--- BEGIN INFORMATION SHOWN ---

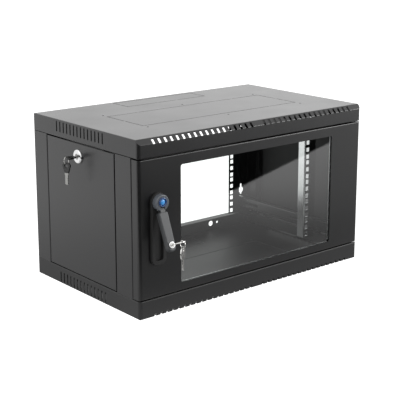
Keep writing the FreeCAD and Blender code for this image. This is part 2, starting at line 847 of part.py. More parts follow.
def glass_clamps():
    """Four folded strips that press the glass against its seal."""
    x0, x1, z0, z1 = glass_box()
    clamps = []
    end = clamp_gap + clamp_sheet + clamp_foot
    for edge, outward in ((x0, -1), (x1, 1)):
        line = clamp_line(edge, outward)
        if outward < 0:
            solid = folded(line, clamp_sheet, "z", z0 + end, z1 - z0 - 2 * end, 0.4)
        else:
            solid = folded(line[::-1], clamp_sheet, "z", z0 + end, z1 - z0 - 2 * end, 0.4)
        clamps.append(solid)
    for edge, outward in ((z0, -1), (z1, 1)):
        line = [(y, z) for z, y in clamp_line(edge, outward)]
        if outward < 0:
            solid = folded(line[::-1], clamp_sheet, "x", x0 + end, x1 - x0 - 2 * end, 0.4)
        else:
            solid = folded(line, clamp_sheet, "x", x0 + end, x1 - x0 - 2 * end, 0.4)
        clamps.append(solid)
    holes = [rod(stud_radius + 0.2, Vector(x, front, z), Vector(x, front + 9, z)) for x, z in stud_places()]
    return [cut_all(clamp, holes) for clamp in clamps]


def clamp_nuts():
    y = front + sheet + clamp_sheet
    return [nut(clamp_nut_flats, clamp_nut_height, stud_radius, Vector(x, y, z), (0, 1, 0))
            for x, z in stud_places()]


# ---- Door hinge ----
def collar_level():
    """Upper face of the sprung pin's collar, just under the door's top flange."""
    return door_high - sheet - seat_gap


def bracket_level():
    return collar_level() - pin_collar - spring_length - bracket_sheet


def hinge_bracket():
    """Angle inside the door that guides the sprung pin's tail."""
    wall = right - sheet
    z = bracket_level()
    line = [(wall - bracket_arm, z), (wall, z), (wall, z + bracket_rise)]
    angle = folded(line, bracket_sheet, "y", front + sheet, door_depth - 2 * sheet)
    axis = Vector(hinge_x, hinge_y, z - 5)
    angle = angle.common(door_block(sheet, door_back))
    return angle.cut(rod(hinge_pin_radius + pin_clearance, axis, axis + Vector(0, 0, 20)))


def hinge_pin_upper():
    """Sprung pin: it enters the top cover's lip and is drawn down by its bent tail."""
    tail = Vector(hinge_x, hinge_y, bracket_level() - pin_tail)
    high = Vector(hinge_x, hinge_y, collar_level())
    pin = rod(hinge_pin_radius, tail, Vector(hinge_x, hinge_y, seam_high + sheet + pin_entry))
    collar = rod(pin_collar_radius, high - Vector(0, 0, pin_collar), high)
    pull = rod(hinge_pin_radius * 0.8, tail + Vector(0, 0, hinge_pin_radius),
               tail + Vector(-pin_pull, 0, hinge_pin_radius))
    return pin.multiFuse([collar, pull]).removeSplitter()


def hinge_spring():
    """Compression spring on the pin, between the bracket and the pin's collar."""
    z0 = bracket_level() + bracket_sheet + spring_wire / 2 + 0.1
    z1 = collar_level() - pin_collar - spring_wire / 2 - 0.1
    radius = hinge_pin_radius + spring_wire / 2 + 0.25
    path = Part.makeHelix((z1 - z0) / spring_turns, z1 - z0, radius)
    start = Part.Circle(Vector(radius, 0, 0), Vector(0, 1, 0), spring_wire / 2).toShape()
    coil = Part.Wire(path).makePipeShell([Part.Wire(start)], True, True)
    coil.translate(Vector(hinge_x, hinge_y, z0))
    return coil


def hinge_pin_lower():
    """Fixed pin under the door, with its flange inside the door."""
    top = door_low + sheet
    pin = rod(hinge_pin_radius, Vector(hinge_x, hinge_y, seam_low - sheet - pin_entry),
              Vector(hinge_x, hinge_y, top + 2))
    flange = rod(pin_collar_radius, Vector(hinge_x, hinge_y, top), Vector(hinge_x, hinge_y, top + 2))
    return pin.fuse(flange).removeSplitter()


def hinge_washer():
    """Plain washer on the bottom cover's lip that carries the door."""
    low = Vector(hinge_x, hinge_y, seam_low)
    high = Vector(hinge_x, hinge_y, door_low - seat_gap)
    return rod(pin_collar_radius + 2, low, high).cut(rod(hinge_pin_radius + pin_clearance, low, high))


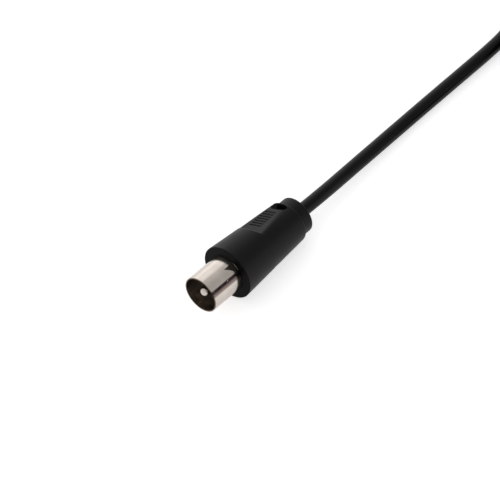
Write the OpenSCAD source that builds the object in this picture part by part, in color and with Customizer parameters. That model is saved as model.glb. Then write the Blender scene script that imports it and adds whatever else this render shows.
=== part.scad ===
// Coaxial aerial lead: a moulded push-fit aerial plug at each end of a thin round cord.
// The near plug lies on its tapered flank as a loose lead comes to rest.
// The spare cord is wound into a coil, and the far plug lies beside the coil.
// Each plug is drawn upright, with its axis along Z and its mouth at Z = 0.

/* [Cord] */
// Outside diameter of the cord
cord_d = 3.5; // [3.2:0.1:4]
// Diameter over the braided screen
braid_d = 2.6; // [2.4:0.1:2.8]
// Diameter of the foamed core
core_d = 2; // [1.7:0.1:2.2]
// Diameter of the copper conductor
conductor_d = 0.5; // [0.3:0.1:0.7]

/* [Contact sleeve] */
// Outside diameter of the sleeve that enters the socket
sleeve_d = 9.525; // [9.3:0.025:9.7]
// Thickness of the rolled sheet
sleeve_wall = 0.3; // [0.2:0.05:0.4]
// How far the sleeve stands out of the grip
sleeve_length = 9.8; // [9:0.1:11]
// Gap where the rolled edges meet
seam_gap = 0.35; // [0.2:0.05:0.6]
// Where the seam lies, round the axis from the middle of a pad
seam_turn = 80; // [70:1:100]
// Length of the notch in front of the grip
notch_length = 3.15; // [2:0.05:4]
// Where the notch's straight edge lies, round the axis from the middle of a pad
notch_turn = 48; // [40:1:60]
// How far in front of the grip the sleeve begins to step in
step_gap = 0.1; // [0.05:0.05:0.2]
// Length of the necked part inside the grip
neck_length = 5.5; // [4.5:0.1:6]
// Length of the strip that joins the neck to the claw
bridge_length = 4; // [3:0.1:5]
// Width of that strip
bridge_width = 2; // [1.5:0.1:2.4]
// Length of the claw that grips the screen
claw_length = 4; // [3:0.1:5]
// Gap between the two lips of the claw
claw_gap = 0.6; // [0.3:0.1:1]

/* [Centre pin] */
// Diameter of the pin
pin_d = 2.34; // [2.2:0.02:2.5]
// How far the tip of the pin sits behind the mouth
pin_setback = 0.3; // [0:0.1:1]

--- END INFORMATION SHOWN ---

TO BE DONE ->
Repeat every entry word for word.

WRITTEN ANSWER ->
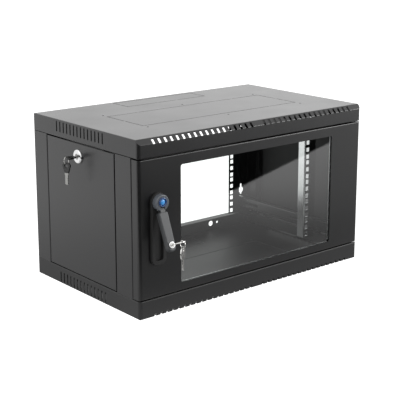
Keep writing the FreeCAD and Blender code for this image. This is part 2, starting at line 847 of part.py. More parts follow.
def glass_clamps():
    """Four folded strips that press the glass against its seal."""
    x0, x1, z0, z1 = glass_box()
    clamps = []
    end = clamp_gap + clamp_sheet + clamp_foot
    for edge, outward in ((x0, -1), (x1, 1)):
        line = clamp_line(edge, outward)
        if outward < 0:
            solid = folded(line, clamp_sheet, "z", z0 + end, z1 - z0 - 2 * end, 0.4)
        else:
            solid = folded(line[::-1], clamp_sheet, "z", z0 + end, z1 - z0 - 2 * end, 0.4)
        clamps.append(solid)
    for edge, outward in ((z0, -1), (z1, 1)):
        line = [(y, z) for z, y in clamp_line(edge, outward)]
        if outward < 0:
            solid = folded(line[::-1], clamp_sheet, "x", x0 + end, x1 - x0 - 2 * end, 0.4)
        else:
            solid = folded(line, clamp_sheet, "x", x0 + end, x1 - x0 - 2 * end, 0.4)
        clamps.append(solid)
    holes = [rod(stud_radius + 0.2, Vector(x, front, z), Vector(x, front + 9, z)) for x, z in stud_places()]
    return [cut_all(clamp, holes) for clamp in clamps]


def clamp_nuts():
    y = front + sheet + clamp_sheet
    return [nut(clamp_nut_flats, clamp_nut_height, stud_radius, Vector(x, y, z), (0, 1, 0))
            for x, z in stud_places()]


# ---- Door hinge ----
def collar_level():
    """Upper face of the sprung pin's collar, just under the door's top flange."""
    return door_high - sheet - seat_gap


def bracket_level():
    return collar_level() - pin_collar - spring_length - bracket_sheet


def hinge_bracket():
    """Angle inside the door that guides the sprung pin's tail."""
    wall = right - sheet
    z = bracket_level()
    line = [(wall - bracket_arm, z), (wall, z), (wall, z + bracket_rise)]
    angle = folded(line, bracket_sheet, "y", front + sheet, door_depth - 2 * sheet)
    axis = Vector(hinge_x, hinge_y, z - 5)
    angle = angle.common(door_block(sheet, door_back))
    return angle.cut(rod(hinge_pin_radius + pin_clearance, axis, axis + Vector(0, 0, 20)))


def hinge_pin_upper():
    """Sprung pin: it enters the top cover's lip and is drawn down by its bent tail."""
    tail = Vector(hinge_x, hinge_y, bracket_level() - pin_tail)
    high = Vector(hinge_x, hinge_y, collar_level())
    pin = rod(hinge_pin_radius, tail, Vector(hinge_x, hinge_y, seam_high + sheet + pin_entry))
    collar = rod(pin_collar_radius, high - Vector(0, 0, pin_collar), high)
    pull = rod(hinge_pin_radius * 0.8, tail + Vector(0, 0, hinge_pin_radius),
               tail + Vector(-pin_pull, 0, hinge_pin_radius))
    return pin.multiFuse([collar, pull]).removeSplitter()


def hinge_spring():
    """Compression spring on the pin, between the bracket and the pin's collar."""
    z0 = bracket_level() + bracket_sheet + spring_wire / 2 + 0.1
    z1 = collar_level() - pin_collar - spring_wire / 2 - 0.1
    radius = hinge_pin_radius + spring_wire / 2 + 0.25
    path = Part.makeHelix((z1 - z0) / spring_turns, z1 - z0, radius)
    start = Part.Circle(Vector(radius, 0, 0), Vector(0, 1, 0), spring_wire / 2).toShape()
    coil = Part.Wire(path).makePipeShell([Part.Wire(start)], True, True)
    coil.translate(Vector(hinge_x, hinge_y, z0))
    return coil


def hinge_pin_lower():
    """Fixed pin under the door, with its flange inside the door."""
    top = door_low + sheet
    pin = rod(hinge_pin_radius, Vector(hinge_x, hinge_y, seam_low - sheet - pin_entry),
              Vector(hinge_x, hinge_y, top + 2))
    flange = rod(pin_collar_radius, Vector(hinge_x, hinge_y, top), Vector(hinge_x, hinge_y, top + 2))
    return pin.fuse(flange).removeSplitter()


def hinge_washer():
    """Plain washer on the bottom cover's lip that carries the door."""
    low = Vector(hinge_x, hinge_y, seam_low)
    high = Vector(hinge_x, hinge_y, door_low - seat_gap)
    return rod(pin_collar_radius + 2, low, high).cut(rod(hinge_pin_radius + pin_clearance, low, high))


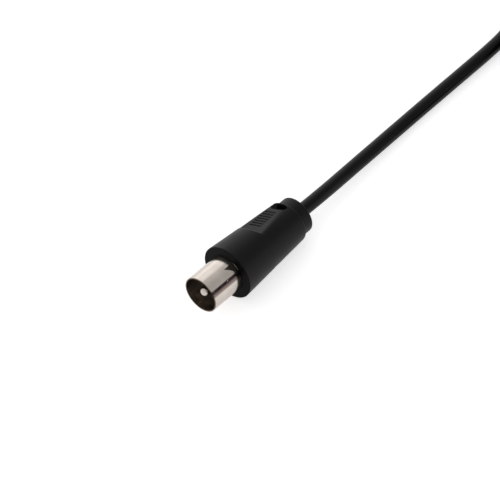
Write the OpenSCAD source that builds the object in this picture part by part, in color and with Customizer parameters. That model is saved as model.glb. Then write the Blender scene script that imports it and adds whatever else this render shows.
=== part.scad ===
// Coaxial aerial lead: a moulded push-fit aerial plug at each end of a thin round cord.
// The near plug lies on its tapered flank as a loose lead comes to rest.
// The spare cord is wound into a coil, and the far plug lies beside the coil.
// Each plug is drawn upright, with its axis along Z and its mouth at Z = 0.

/* [Cord] */
// Outside diameter of the cord
cord_d = 3.5; // [3.2:0.1:4]
// Diameter over the braided screen
braid_d = 2.6; // [2.4:0.1:2.8]
// Diameter of the foamed core
core_d = 2; // [1.7:0.1:2.2]
// Diameter of the copper conductor
conductor_d = 0.5; // [0.3:0.1:0.7]

/* [Contact sleeve] */
// Outside diameter of the sleeve that enters the socket
sleeve_d = 9.525; // [9.3:0.025:9.7]
// Thickness of the rolled sheet
sleeve_wall = 0.3; // [0.2:0.05:0.4]
// How far the sleeve stands out of the grip
sleeve_length = 9.8; // [9:0.1:11]
// Gap where the rolled edges meet
seam_gap = 0.35; // [0.2:0.05:0.6]
// Where the seam lies, round the axis from the middle of a pad
seam_turn = 80; // [70:1:100]
// Length of the notch in front of the grip
notch_length = 3.15; // [2:0.05:4]
// Where the notch's straight edge lies, round the axis from the middle of a pad
notch_turn = 48; // [40:1:60]
// How far in front of the grip the sleeve begins to step in
step_gap = 0.1; // [0.05:0.05:0.2]
// Length of the necked part inside the grip
neck_length = 5.5; // [4.5:0.1:6]
// Length of the strip that joins the neck to the claw
bridge_length = 4; // [3:0.1:5]
// Width of that strip
bridge_width = 2; // [1.5:0.1:2.4]
// Length of the claw that grips the screen
claw_length = 4; // [3:0.1:5]
// Gap between the two lips of the claw
claw_gap = 0.6; // [0.3:0.1:1]

/* [Centre pin] */
// Diameter of the pin
pin_d = 2.34; // [2.2:0.02:2.5]
// How far the tip of the pin sits behind the mouth
pin_setback = 0.3; // [0:0.1:1]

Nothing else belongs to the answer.